Après Leipzig, Berlin et Milan, les Prem's de la Philharmonie ont bouclé leur programmation avec l'Orchestre de Paris, qui fait sa rentrée dans la Grande salle Pierre Boulez. L'affiche était résolument tournée vers le continent américain avec des allers-retours entre New York et Paris.
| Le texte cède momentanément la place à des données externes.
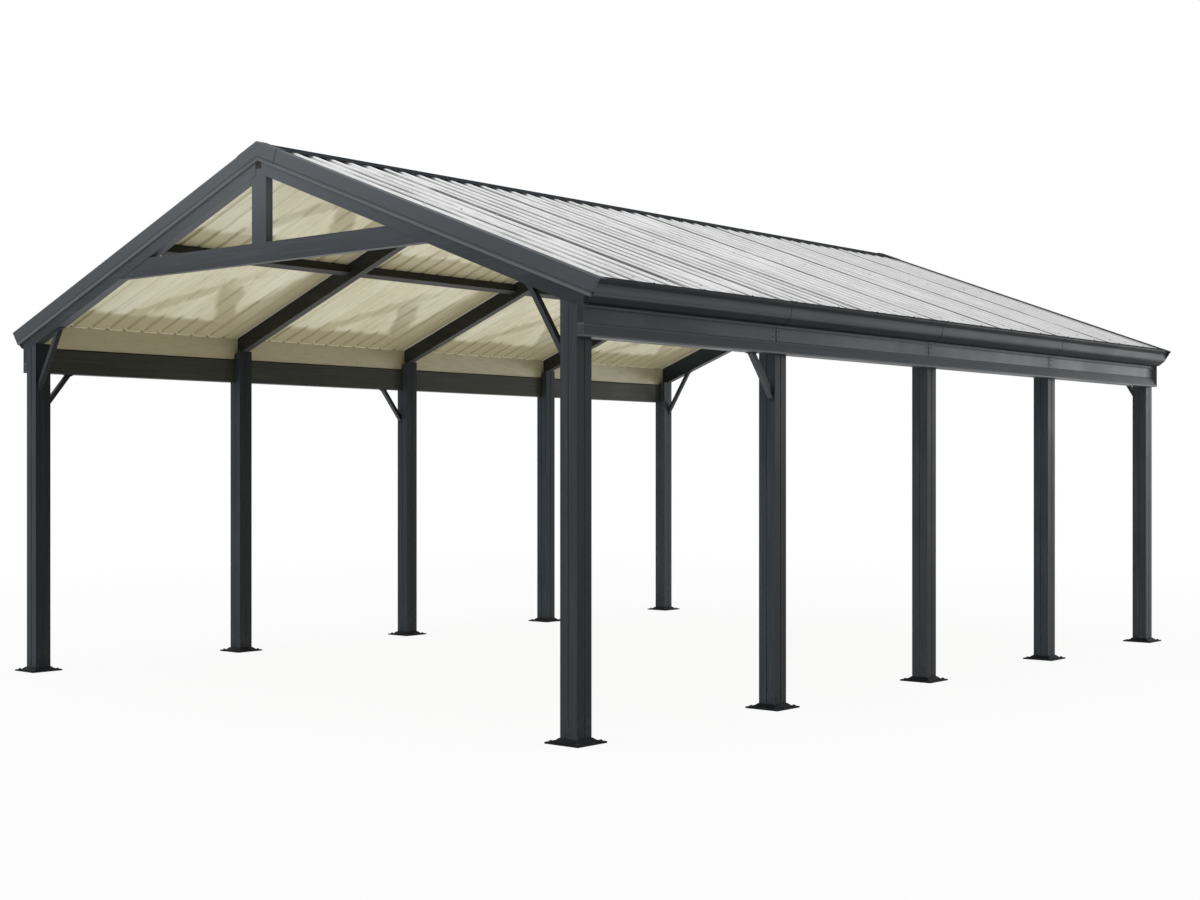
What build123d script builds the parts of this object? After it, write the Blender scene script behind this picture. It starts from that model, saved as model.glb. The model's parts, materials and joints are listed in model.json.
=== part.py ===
from build123d import *
from math import cos, radians, sin, tan
import os

# Open carport with a ribbed gable roof, millimetres, Z up.
# X runs across the gables, Y along the ridge, origin at the middle of the footprint on the floor.

# Overall plan
post_span = 5240.0
bay_length = 1840.0
bay_count = 4
roof_slope = 20.5

# Posts and base plates
post_size = 120.0
post_wall = 5.0
groove_width = 8.0
groove_depth = 2.5
plate_size = 240.0
plate_thickness = 10.0
collar_foot = 180.0
collar_top = 130.0
collar_height = 20.0
anchor_spacing = 190.0
anchor_radius = 7.0

# Moulded eave beams
beam_bottom = 2180.0
beam_height = 177.0
beam_toe = 46.0
beam_toe_lip = 8.0
beam_flare_height = 78.0
beam_web = 9.0
beam_lip = 18.0
beam_lip_height = 15.0
beam_wall = 3.0
seam_gap = 1.0
cap_thickness = 3.0

# Roof frame
eave_rise = 105.0
eave_overhang = 138.0
end_rafter_depth = 158.0
rafter_depth = 120.0
end_rafter_width = 60.0
rafter_web = 50.0
rafter_flange = 66.0
flange_thickness = 8.0
ridge_beam_width = 60.0
purlin_width = 50.0
purlin_depth = 70.0
purlin_flange = 64.0
wall_plate_width = 62.0
eave_board_thickness = 50.0
eave_board_gap = 8.0
tie_rise = 424.0
tie_depth = 125.0
tie_thickness = 54.0
king_post_width = 140.0

# Ribbed roof sheets
sheets_per_side = 8
ribs_per_sheet = 6
sheet_thickness = 2.0
rib_height = 16.0
rib_foot = 40.0
rib_crown = 22.0
lap_clearance = 0.5
lap_reveal = 1.5
edge_flat = 4.0
sheet_end_margin = 30.0
sheet_eave_margin = 15.0
sheet_ridge_gap = 8.0

# Folded trims
trim_thickness = 3.0
ridge_cap_wing = 145.0
ridge_cap_overrun = 5.0
eave_flange = 45.0
eave_nose_height = 10.0
eave_cove_depth = 26.0
eave_cove_height = 24.0
eave_belly_depth = 4.0
eave_belly_height = 48.0
eave_tuck_depth = 50.0
eave_gap = 4.0
rake_depth = 112.0
rake_stand_off = 15.0
rake_flange = 65.0
rake_bevel = 6.0
rake_overrun = 20.0
rake_end_skew = 15.0
apex_wing = 196.0
apex_depth = 97.0
apex_flange = 78.0

# Knee braces
brace_bar = 30.0
brace_width = 36.0
brace_plate = 6.0
brace_foot_length = 70.0
gable_brace_run = 250.0
gable_brace_drop = 395.0
side_brace_run = 205.0
side_brace_drop = 255.0

# Derived positions
slope = radians(roof_slope)
post_x = post_span / 2
post_inner = post_x - post_size / 2
post_outer = post_x + post_size / 2
post_rows = [bay_length * (i - bay_count / 2) for i in range(bay_count + 1)]
front_face = post_rows[0] - post_size / 2
roof_half = post_outer + eave_overhang
beam_top = beam_bottom + beam_height
beam_outer = post_outer + beam_toe
eave_plane = beam_top + eave_rise
ridge_plane = eave_plane + roof_half * tan(slope)
edge_run = roof_half / cos(slope)
lap_rise = sheet_thickness + lap_clearance
rib_top = rib_height + lap_rise + sheet_thickness
cap_level = rib_top + trim_thickness
rake_level = cap_level + trim_thickness
apex_level = rake_level + trim_thickness
rake_front = front_face - rake_stand_off
tie_bottom = beam_top + tie_rise
tie_top = tie_bottom + tie_depth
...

Éclats des cuivres et des peaux avec la Fanfare for the Common Man (1942) d'Aaron Copland qui offre, en début de soirée, un rutilant portique d'entrée qu'il eût été plus judicieux, dans un souci de dramaturgie sonore, d'enchaîner avec l'œuvre suivante. Mais les applaudissements retentissent et l'orchestre s'accorde avant l'arrivée du flûtiste Vincent Lucas (première flûte solo de l'Orchestre de Paris), l'interprète invité des Danses concertantes de Guillaume Connesson. Co-commande de la Philharmonie de Paris, l'œuvre est entendue ce soir en création française ; elle est conçue en sept mouvements alternant systématiquement mouvements vifs et lents dans la tradition de la suite baroque. Aussi l'auditeur n'est-il en rien surpris, la flûte virevoltante et légère, relevée d'une touche de shakers ou autre tambour de basque alternant avec des moments cantonnés dans le médium (Tango macabre) sur le rythme chaloupé de la danse argentine. Assumant une partie relativement virtuose – Ravel surgit à chaque détour mélodique – la flûte manque parfois de projection et de brillance, Vincent Lucas se laissant déborder par un orchestre quelque peu bavard. L'ennui s'installe assez rapidement, d'autant que la fin de chaque court numéro déclenche le flux intarissable des applaudissements, sans aucun signe ou effort du chef pour le retenir.
Les idées fusent, les couleurs et autres signaux (fameux coups de klaxon) alertent l'écoute dans le truculent Un Américain à Paris de George Gershwin, au répertoire de l'Orchestre de Paris depuis quarante ans. C'est l'occasion de faire briller tous les pupitres, du solo goguenard du tuba au trio de saxophones mis en exergue (alto, ténor et baryton) dans un orchestre qui n'accueille que rarement l'instrument de jazz. Le jeu est épatant mais la musique ne décolle pas, la direction de Mäkelä reste en surface, manquant de mordant et d'un brin de folie.
Fort heureusement le meilleur reste à venir…
Fanfare for the Uncomman Woman n°1 (1986) de l'américaine Joan Tower est la réplique féminine de la fanfare de Copland entendue en ouverture. Elle est dédiée « aux femmes audacieuses et qui prennent des risques », débutant la seconde partie de la soirée avec le même panache : musique de l'énergie pure entretenue par les peaux, timbales et grosse caisse sur-vitaminées. Suite au succès de la première, cinq autres fanfares voient le jour dans la foulée, que la Philharmonie de Paris met à l'affiche au fil de la saison 2025-2026.
Un orchestre chauffé à blanc
Opus 1 de son catalogue, Amériques (1918-1920) est à Varèse ce qu'est « Le Sacre » pour Stravinsky, occupant dans la musique du XXᵉ et dans son œuvre elle-même une place singulière et solitaire : bois par cinq, comme chez le Russe, set de percussions pléthorique (12 musiciens sont requis) sélectionnant des timbres rares, crécelle, grelots, Lion's Roar (tambour à cordes) et les deux sirènes pour le continuum sonore que Varèse appelle de ses vœux. La fonction de la percussion est moins de marquer les temps que de colorer l'espace et de pénétrer les masses instrumentales. Elle contribue autant que les autres pupitres aux alliages sonores inouïs, ceux des premières pages notamment conduites par le motif de la flûte alto, incantatoire et répétitif, sur le mouvement obstiné des deux harpes. Entretenant le mystère de cette cérémonie étrange, Mäkelä fait valoir la richesse des textures, la plénitude du timbre à travers le choral des cuivres et la virtuosité d'une écriture qui tient en haleine, ouvrant les vannes du son dans un final ébouriffant où l'Orchestre de Paris chauffé à blanc ressasse son motif et fait monter la tension jusqu'à la transe. Inouïe pour les oreilles de l'époque, Amériques, qui n'a pas pris une ride, était sans nul doute la plus moderne des œuvres de la soirée.